I will have to wait and see also. A couple years ago they were bragging about how much better CS was than it had been previously. If it was improved over what it had been previously, I never want to deal with them again. It was supposedly much improved but in my experience, it was atrocious. They have a lot to prove before I'll ever buy another from them, but we shall see. I won't bash anymore until they give us some more reason to continue the bashing history.


----------



## desertman (Aug 29, 2013)

It kinda' looks like a shampoo bottle or maybe a bottle of dish detergent?


----------



## Steve M1911A1 (Feb 6, 2008)

desertman said:


> It kinda' looks like a shampoo bottle or maybe a bottle of dish detergent?


Women like different things than those which we men do.
I think that this pistol is "aimed" at the female market. It is, after all, the fastest-growing segment of the gun-sales industry.


----------



## Babbalou1956 (Sep 2, 2014)

I hope Taurus is serious about quality control. If it's good, this may be exactly what 2 women I know are looking for. A small, DAO carry pistol that's probably easier to shoot than my tiny Beretta Pico & hopefully can function with somewhat limp wrists. And comes in colors. They love colors, I showed them pics of the SCCY CPX-1 & 2. I'm assuming this has second strike capability, being a true DAO. Will give it a year to see what breaks or falls off before trying one out.


----------



## desertman (Aug 29, 2013)

Steve M1911A1 said:


> Women like different things than those which we men do.
> I think that this pistol is "aimed" at the female market. It is, after all, the fastest-growing segment of the gun-sales industry.
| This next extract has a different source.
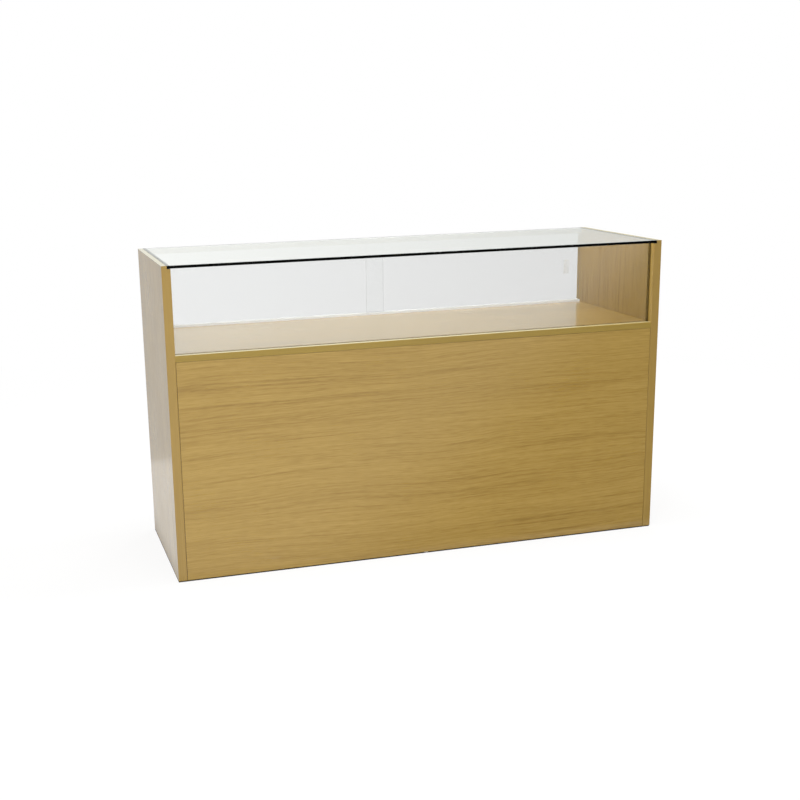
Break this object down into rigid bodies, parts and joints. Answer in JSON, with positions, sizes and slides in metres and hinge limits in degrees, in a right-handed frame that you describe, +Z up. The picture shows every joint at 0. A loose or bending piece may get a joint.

Yeah I know, and that's all well and good. But it still looks like a bottle of dish detergent.


----------



## Steve M1911A1 (Feb 6, 2008)

desertman said:


> Yeah I know, and that's all well and good. But it still looks like a bottle of dish detergent.


...And, it's fast-acting, too.
Just point it in the right direction, and press that trigger-thingy.
One quick "BANG!" and the gene-pool's clean!

:smt033 :smt083

:watching:


----------



## desertman (Aug 29, 2013)

Steve M1911A1 said:


> ...And, it's fast-acting, too.
> Just point it in the right direction, and press that trigger-thingy.
> One quick "BANG!" and the gene-pool's clean!
> 
> ...


That's pretty good Steve.

But seriously folks, a gun in my opinion should look intimidating. That one just does not cut it. Same for all of those wild colors that some manufacturers are now offering, goofy grape, lollipop yellow, shocking pink, whatever. My wife said that thing looks like a women's shaver. Even from a safety standpoint, guns should not resemble toys.

If you ever have to pull a gun, you want your potential assailant to know that you mean business with a gun that looks the part. At least in my opinion if someone buys something, in this case a gun to make a fashion statement or because it's kinda' cute they can't be taken seriously. Or they might not have the nerve to use it.

If it were at all practical to conceal, I would love to carry my MAC 10 .45ACP with it's 32 round magazine protruding out the handle. That would definitely get someone's attention. Don't cha' think? Even here in Arizona where it's perfectly legal to open carry. Now that's a gun that will say: *GET OUTTA' MY WAY!* But you know something? I've never even fired the God damn thing. It really serves no practical purpose other than to scare the living shit outta' someone. Don't know why I bought it other than I hadda' have it? Some guns are like that. Ya' jus' gotta' have one.


----------



## RK3369 (Aug 12, 2013)

desertman said:


> But seriously folks, a gun in my opinion should look intimidating. That one just does not cut it. Same for all of those wild colors that some manufacturers are now offering, goofy grape, lollipop yellow, shocking pink, whatever. My wife said that thing looks like a women's shaver. Even from a safety standpoint, guns should not resemble toys.


That is an excellent point, and one which will be invoked eventually by a savy attorney who wants to make a case against a police officer for shooting someone who has a toy gun. Real guns that look like a toy is going to make it that much more probable that an officer will shoot someone handling a toy gun because it will make it that much more difficult for the officer to determine whether or not the "gun" is the real item or a toy. That is likely to increase the fatality rate in those situations, and also the rate of manslaughter or improper use of force lawsuits against officers and police departments.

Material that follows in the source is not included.